Diana Gabaldon is the author of the award-winning number-one New York Times–bestselling Outlander novels, described by Salon magazine as “the smartest historical sci-fi adventure-romance story ever written by a science PhD with a background in scripting ‘Scrooge McDuck’ comics.” The series is published in forty-two countries and thirty-eight languages, with twenty-seven million copies in print worldwide. Gabaldon’s current writing projects include the ninth major novel in the Outlander series, as yet untitled, and a collection of novellas. She is a coproducer and adviser for the Outlander TV series, produced by the Starz network and Tall Ship Productions, which is drawn from her novels. Gabaldon lives with her husband, Doug Watkins, in Scottsdale, Arizona. Watkins provided both the original suggestion for “Fogmeister” and the historical research on which the story is based, and he is a car enthusiast himself; at the moment, he's restoring/rebuilding a 1971 Firebird from the wheels up. (Diana drives an Audi S6.)
Sara Gran is the author of the novels Dope, Come Closer, Saturn’s Return to New York, and the Claire DeWitt series. Her books have been published in over a dozen countries and as many languages. Sara Gran also writes for television and film and worked for two years with the Peabody-winning John Wells production Southland. Born and raised in Brooklyn, now living in California, Gran has worked with books as a writer, bookseller, and collector for most of her career. She currently drives a filthy Mini Cooper around Los Angeles.
Patterson Hood is a critically acclaimed singer-songwriter and a founding member of the Drive-By Truckers, whose latest recording, American Band, is set for a fall 2016 release. He has also done three solo albums, the most recent of which is Heat Rumbles in the Distance (2012). As an author, Hood has written a number of essays and articles that have appeared on NPR and in such publications as the New York Times and the Oxford American. Hood was born in Muscle Shoals, Alabama, where his father was bassist for the legendary Muscle Shoals Rhythm Section. He lives in Portland, Oregon. Hood’s past cars have included a 1957 Dodge Custom Royal and a souped-up 1969 Chevy pickup, but now he just drives a Subaru Outback and a Honda minivan.

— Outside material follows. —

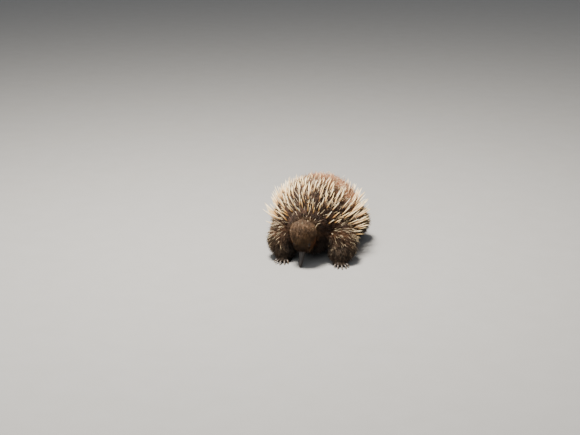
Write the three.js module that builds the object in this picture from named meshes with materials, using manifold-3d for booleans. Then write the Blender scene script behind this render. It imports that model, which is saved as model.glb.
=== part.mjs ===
// A life-size short-beaked echidna, standing with its beak to the ground, as a museum model.
// Millimetres, +Z up. It faces -Y and its left side is +X. The origin is on the floor, under the middle
// of the whole model's box.
import * as THREE from "three";
import { mergeVertices } from "three/addons/utils/BufferGeometryUtils.js";
import Module from "manifold-3d";

const wasm = await Module();
wasm.setup();

// Free space between two pieces that touch.
const GAP = 0.3;

// The bare trunk. Lengths run from its widest place, which is at y = middle.
const TRUNK = {
  middle: 30,
  front: 127,
  rear: 123,
  halfWidth: 89,
  up: 87,
  down: 50,
  level: 76,
  frontRise: 8,
  endRound: 2.2,
  backRound: 2,
  bellyRound: 2.5,
};
// The chest, which hangs between the forelegs.
const CHEST = { place: [0, -60, 49], halfWidth: 42, halfLength: 40, halfHeight: 31 };
// The dense underfur, which stands out so far from the bare trunk. The spines and locks grow out of it.
const UNDERFUR = { side: 7, up: 7, down: 9, front: 7, rear: 7 };
const LEG_UNDERFUR = 2;
// The coat of a leg ends this high above the floor.
const LEG_CLEARANCE = 4;
// The trunk is parted into a back and a belly at this height.
const SIDE_LINE = 58;
// The plane that parts the neck from the trunk: how far forward it stands at its foot, and its lean.
const NECK_CUT = { foot: -68, footHeight: 30, top: -100, topHeight: 116 };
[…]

Joe R. Lansdale is the author of over forty novels, including the popular Hap and Leonard series, and numerous short stories. His work has been published in more than two dozen short-story collections, and he has edited or co-edited over a dozen anthologies. He has received many awards, including the Edgar Award, eight Bram Stoker Awards, the Horror Writers Association Lifetime Achievement Award, the British Fantasy Award, and, most recently, the Spur Award from the Western Writers of America for his novel Paradise Sky. His work has been adapted for film (Bubba Ho-Tep, Cold in July) and television (the Sundance Channel’s Hap and Leonard). Lansdale lives in Nacogdoches, Texas, and he drives a Toyota Prius.
George Pelecanos is the bestselling author of nineteen novels set in and around Washington, DC, a recent collection of short fiction, The Martini Shot: A Novella and Stories, and the graphic novel Six. He has been the recipient of the Raymond Chandler Award in Italy, the Falcon Award in Japan, and the Grand Prix Du Roman Noir in France and is a two-time winner of the Los Angeles Times Book Prize. His credits as a television producer and writer include The Wire, Treme, and The Pacific. He is currently at work on The Deuce, a new series for HBO. Pelecanos lives in Silver Spring, Maryland, and drives a Bullitt Mustang.
Gary Phillips is the author of more than a dozen novels, including Bangers, The Jook, The Warlord of Willow Ridge, and the popular Ivan Monk mysteries. He’s edited numerous anthologies, published more than fifty short stories, and some of his work has been optioned for TV. In addition to being a longtime member of the Mystery Writers of America, Phillips chaired the Eleanor Taylor Bland Crime Fiction Writers of Color grant awarded by Sisters in Crime and served as president of the Private Eye Writers of America. When not sharing the oh-so-PC Prius with his wife, he puts the hammer down in his V-8 ’92 Cadillac Eldorado. Maybe, he tells himself, one day he’ll get that ’58 Ford Fairlane he and his mechanic pops rebuilt many years ago running again.